水島:確かに「〇〇をリターン品として出しても、果たしてそれが喜んでもらえるのか」そういった部分の中で難しさなど精神的に大変だなと感じる部分はあったかもしれないです。

プロジェクトを進めていく中で実際に大変なことはありましたけれども、そこに「難しくて前に進めない」などと思うことはあまりなかったです。

それよりも開始してから数字が積み上がってきて、やってきたことが形として出て、それを日々感じていくうちに喜びが倍増していくというか、大変だったことは忘れていましたよ(笑)
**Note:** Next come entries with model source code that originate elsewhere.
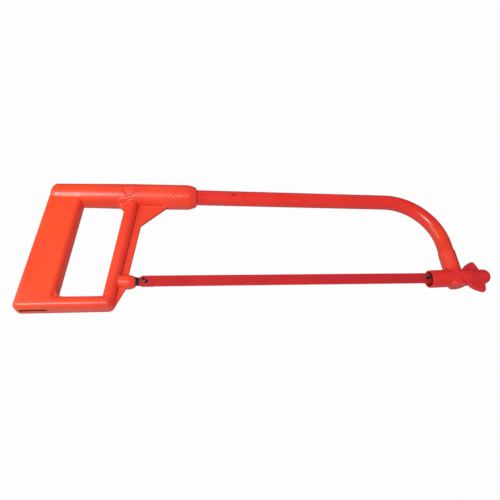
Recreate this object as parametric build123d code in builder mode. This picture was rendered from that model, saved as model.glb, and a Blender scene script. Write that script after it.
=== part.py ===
from build123d import *
import math
import os

# Insulated D-handle hacksaw with a round bent backbone, a 300 mm blade and a
# wing-nut tensioner at the front end.
#
# Frame, millimetres: +X runs along the blade from the handle to the wing nut,
# +Z points from the blade up to the backbone (teeth face down), and Y is
# across the saw. The origin is under the middle of the whole saw, on the
# level of the handle's foot, in the plane of the blade's holder-side face.
# Sizes named _X are measured from the blade's rear hole, heights from the
# blade's centre line. "Rear" is the handle end, "front" the wing-nut end.

# ------------------------------------------------------------ driving sizes
ORIGIN_X = -128.353      # blade's rear hole in the frame above
ORIGIN_Z = 29.2          # blade's centre line above the handle's foot
FIT = 0.02               # gap left round fixed, fitted parts

HOLE_SPACING = 300.0     # between the blade's two holes
BLADE_W = 12.3           # over the tooth tips
BLADE_T = 0.65
BLADE_END = 6.6          # from a hole's centre to the blade's end
HOLE_R = 2.0

PEG_R = 1.6              # inclined blade pegs
PEG_LEAN = math.radians(20.0)    # each peg leans away from the blade's middle
PEG_OUT = 7.0            # how far a peg stands out across the saw
PEG_IN = 3.6             # how deep a peg sits in its holder
HOLDER_R = 4.5           # round bar the two blade holders are made from

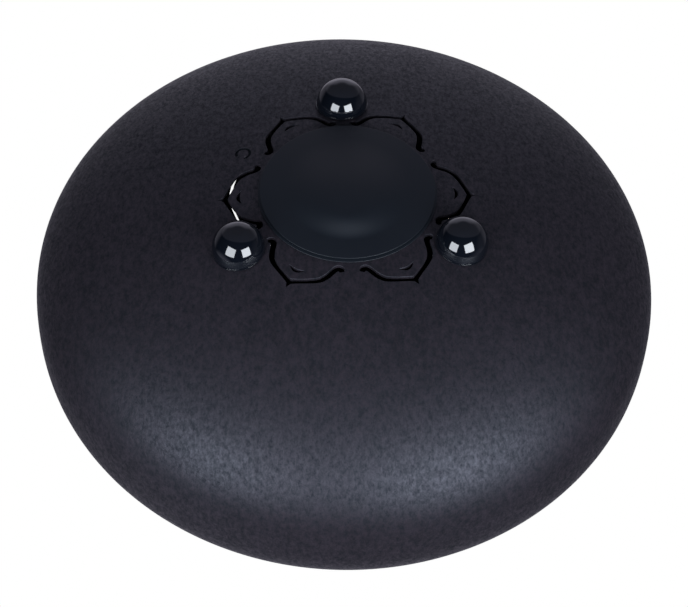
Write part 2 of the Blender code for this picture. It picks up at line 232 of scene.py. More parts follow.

橘:私は支援者の方々の想いに応えなければいけないという使命感でいっぱいでしたね。みなさんのニーズに敏感になってすぐ対応出来たことがやりがいの1つだったと振り返っています。

使命感を持ってプロジェクトと向き合ったという橘

支援の柱となった”ニータン”

ー今回最も話題になった1つは先ほどお話に出たニータンのぬいぐるみ。2度の増産がありましたが、嬉しい悲鳴だったのではないでしょうか?

水島:当初は50体からスタートの予定だったのですが、前評判などを見ていて急遽80体に再設定したのですが、それでも開始90分でなくなりまして(笑)業者と緊急で打ち合わせをしながら、当日中にさらに120体追加で出したんですけども、それも1日でなくなりました笑。

今回支援の話題となった”ニータンのぬいぐるみ”。全体の4分の1を占めた。(写真はイメージ)

(その時のみなさんの様子は?)

水島:更新するたびに支援額が上がっていく様子を見ていたのですが、ぬいぐるみが本当にすごい勢いで。メンバーみんな「今(在庫は)どういう状況?」と確認しながら「まずい、このままだとなくなる!」と。休みの日もこまめに状況チェックをしていました。

さらに指原莉乃さんが「ニータンのぬいぐるみが家に届きます〜」とTwitterで発信してくれたのですが、その時も既になくなりかけていた状態でした(笑)。

指原さんにご支援をいただことでさらに申込数の伸びが見込まれると思われましたので、業者とかけあって語呂をかけた345(さしこ)体の増産決定にこぎつけました。ぬいぐるみだけで支援額の約4分の1が集まりました。